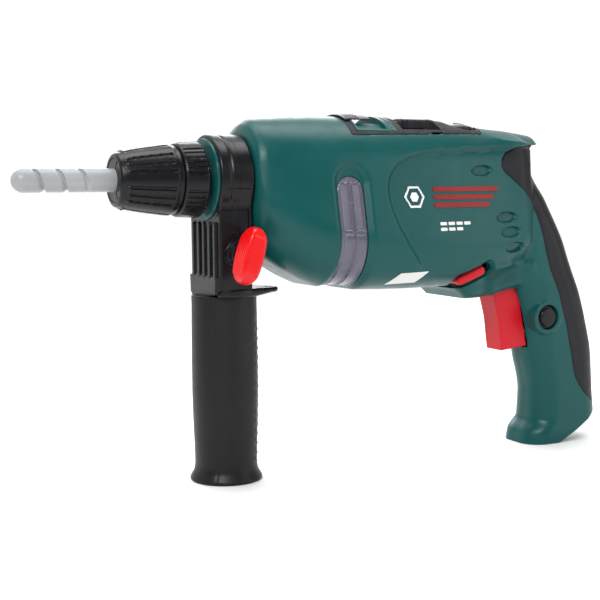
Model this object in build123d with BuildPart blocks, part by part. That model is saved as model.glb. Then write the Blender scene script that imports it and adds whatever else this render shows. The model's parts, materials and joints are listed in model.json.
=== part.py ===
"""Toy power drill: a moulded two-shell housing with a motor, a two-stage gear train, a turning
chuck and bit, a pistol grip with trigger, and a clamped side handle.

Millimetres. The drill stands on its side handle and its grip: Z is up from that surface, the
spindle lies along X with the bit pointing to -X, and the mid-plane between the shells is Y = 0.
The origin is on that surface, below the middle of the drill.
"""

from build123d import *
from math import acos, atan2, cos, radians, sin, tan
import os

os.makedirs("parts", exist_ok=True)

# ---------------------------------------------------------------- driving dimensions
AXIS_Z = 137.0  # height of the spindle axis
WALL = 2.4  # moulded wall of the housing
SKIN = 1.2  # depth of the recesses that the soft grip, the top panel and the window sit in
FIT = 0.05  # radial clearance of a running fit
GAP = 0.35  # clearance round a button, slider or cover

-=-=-

» **Short task**:
Copy the material above verbatim.

» **Exercise output**:
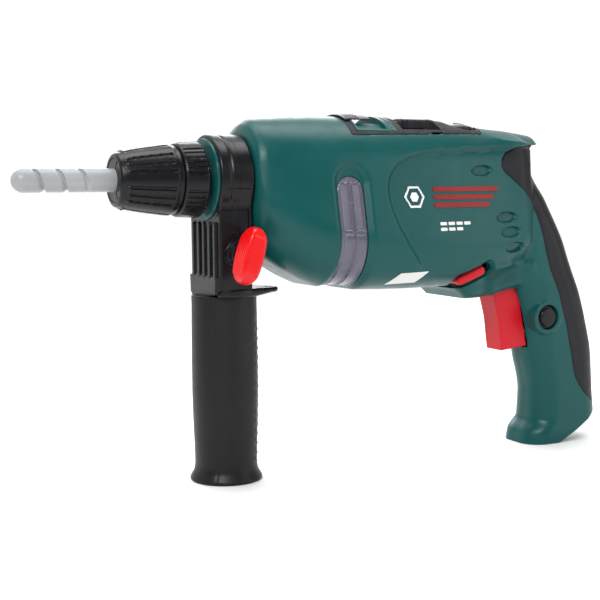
Model this object in build123d with BuildPart blocks, part by part. That model is saved as model.glb. Then write the Blender scene script that imports it and adds whatever else this render shows. The model's parts, materials and joints are listed in model.json.
=== part.py ===
"""Toy power drill: a moulded two-shell housing with a motor, a two-stage gear train, a turning
chuck and bit, a pistol grip with trigger, and a clamped side handle.

Millimetres. The drill stands on its side handle and its grip: Z is up from that surface, the
spindle lies along X with the bit pointing to -X, and the mid-plane between the shells is Y = 0.
The origin is on that surface, below the middle of the drill.
"""

from build123d import *
from math import acos, atan2, cos, radians, sin, tan
import os

os.makedirs("parts", exist_ok=True)

# ---------------------------------------------------------------- driving dimensions
AXIS_Z = 137.0  # height of the spindle axis
WALL = 2.4  # moulded wall of the housing
SKIN = 1.2  # depth of the recesses that the soft grip, the top panel and the window sit in
FIT = 0.05  # radial clearance of a running fit
GAP = 0.35  # clearance round a button, slider or cover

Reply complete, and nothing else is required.